The data must be written out once more, precisely as given.

>> Begin DATASET SECTION

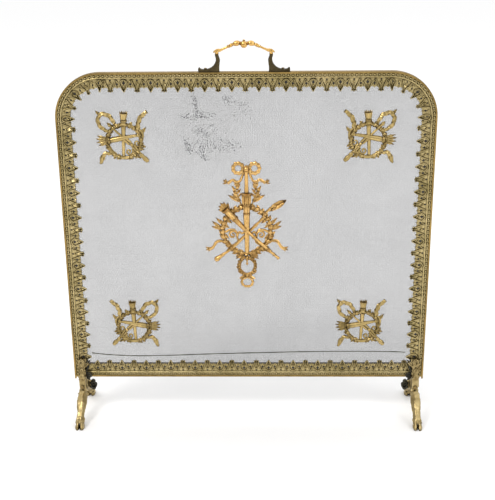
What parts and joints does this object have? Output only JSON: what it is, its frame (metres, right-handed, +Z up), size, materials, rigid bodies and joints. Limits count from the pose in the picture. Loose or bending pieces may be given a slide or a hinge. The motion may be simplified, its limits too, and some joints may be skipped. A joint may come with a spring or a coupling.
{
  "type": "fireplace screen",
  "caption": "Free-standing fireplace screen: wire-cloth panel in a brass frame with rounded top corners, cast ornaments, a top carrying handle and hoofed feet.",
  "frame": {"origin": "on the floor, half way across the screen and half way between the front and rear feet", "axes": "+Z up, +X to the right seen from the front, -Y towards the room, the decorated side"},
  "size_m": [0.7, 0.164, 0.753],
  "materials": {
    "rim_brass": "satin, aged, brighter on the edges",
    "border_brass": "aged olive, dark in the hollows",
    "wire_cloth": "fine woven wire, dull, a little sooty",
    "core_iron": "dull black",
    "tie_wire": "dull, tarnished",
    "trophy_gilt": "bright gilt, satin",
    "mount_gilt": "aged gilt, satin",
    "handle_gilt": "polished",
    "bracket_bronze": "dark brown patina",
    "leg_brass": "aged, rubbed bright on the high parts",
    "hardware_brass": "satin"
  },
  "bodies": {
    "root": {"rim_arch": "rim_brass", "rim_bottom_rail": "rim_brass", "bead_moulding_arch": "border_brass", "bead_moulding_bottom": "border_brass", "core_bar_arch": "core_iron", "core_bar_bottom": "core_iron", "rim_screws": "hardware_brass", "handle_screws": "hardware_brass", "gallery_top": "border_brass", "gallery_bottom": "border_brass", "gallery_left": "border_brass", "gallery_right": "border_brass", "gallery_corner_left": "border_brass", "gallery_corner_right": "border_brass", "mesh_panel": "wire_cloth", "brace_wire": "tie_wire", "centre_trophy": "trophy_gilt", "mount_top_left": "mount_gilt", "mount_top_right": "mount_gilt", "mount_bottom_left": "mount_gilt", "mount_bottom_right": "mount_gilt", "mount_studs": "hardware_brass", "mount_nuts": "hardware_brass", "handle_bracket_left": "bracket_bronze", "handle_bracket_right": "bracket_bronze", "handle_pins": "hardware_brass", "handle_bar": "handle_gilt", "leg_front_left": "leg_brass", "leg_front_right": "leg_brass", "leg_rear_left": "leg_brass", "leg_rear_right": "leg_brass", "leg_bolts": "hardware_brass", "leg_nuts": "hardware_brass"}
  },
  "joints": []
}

>> End DATASET SECTION

## [RESULT FOR THIS EXERCISE]
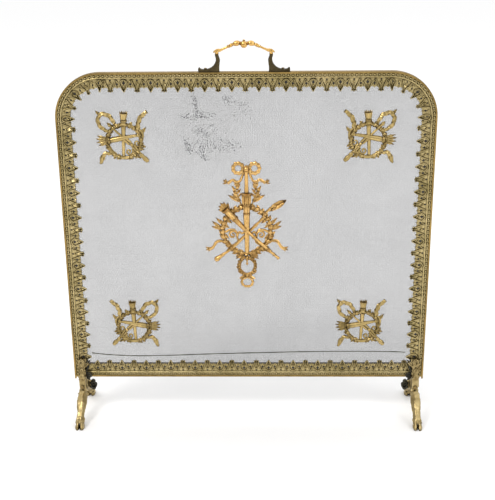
What parts and joints does this object have? Output only JSON: what it is, its frame (metres, right-handed, +Z up), size, materials, rigid bodies and joints. Limits count from the pose in the picture. Loose or bending pieces may be given a slide or a hinge. The motion may be simplified, its limits too, and some joints may be skipped. A joint may come with a spring or a coupling.
{
  "type": "fireplace screen",
  "caption": "Free-standing fireplace screen: wire-cloth panel in a brass frame with rounded top corners, cast ornaments, a top carrying handle and hoofed feet.",
  "frame": {"origin": "on the floor, half way across the screen and half way between the front and rear feet", "axes": "+Z up, +X to the right seen from the front, -Y towards the room, the decorated side"},
  "size_m": [0.7, 0.164, 0.753],
  "materials": {
    "rim_brass": "satin, aged, brighter on the edges",
    "border_brass": "aged olive, dark in the hollows",
    "wire_cloth": "fine woven wire, dull, a little sooty",
    "core_iron": "dull black",
    "tie_wire": "dull, tarnished",
    "trophy_gilt": "bright gilt, satin",
    "mount_gilt": "aged gilt, satin",
    "handle_gilt": "polished",
    "bracket_bronze": "dark brown patina",
    "leg_brass": "aged, rubbed bright on the high parts",
    "hardware_brass": "satin"
  },
  "bodies": {
    "root": {"rim_arch": "rim_brass", "rim_bottom_rail": "rim_brass", "bead_moulding_arch": "border_brass", "bead_moulding_bottom": "border_brass", "core_bar_arch": "core_iron", "core_bar_bottom": "core_iron", "rim_screws": "hardware_brass", "handle_screws": "hardware_brass", "gallery_top": "border_brass", "gallery_bottom": "border_brass", "gallery_left": "border_brass", "gallery_right": "border_brass", "gallery_corner_left": "border_brass", "gallery_corner_right": "border_brass", "mesh_panel": "wire_cloth", "brace_wire": "tie_wire", "centre_trophy": "trophy_gilt", "mount_top_left": "mount_gilt", "mount_top_right": "mount_gilt", "mount_bottom_left": "mount_gilt", "mount_bottom_right": "mount_gilt", "mount_studs": "hardware_brass", "mount_nuts": "hardware_brass", "handle_bracket_left": "bracket_bronze", "handle_bracket_right": "bracket_bronze", "handle_pins": "hardware_brass", "handle_bar": "handle_gilt", "leg_front_left": "leg_brass", "leg_front_right": "leg_brass", "leg_rear_left": "leg_brass", "leg_rear_right": "leg_brass", "leg_bolts": "hardware_brass", "leg_nuts": "hardware_brass"}
  },
  "joints": []
}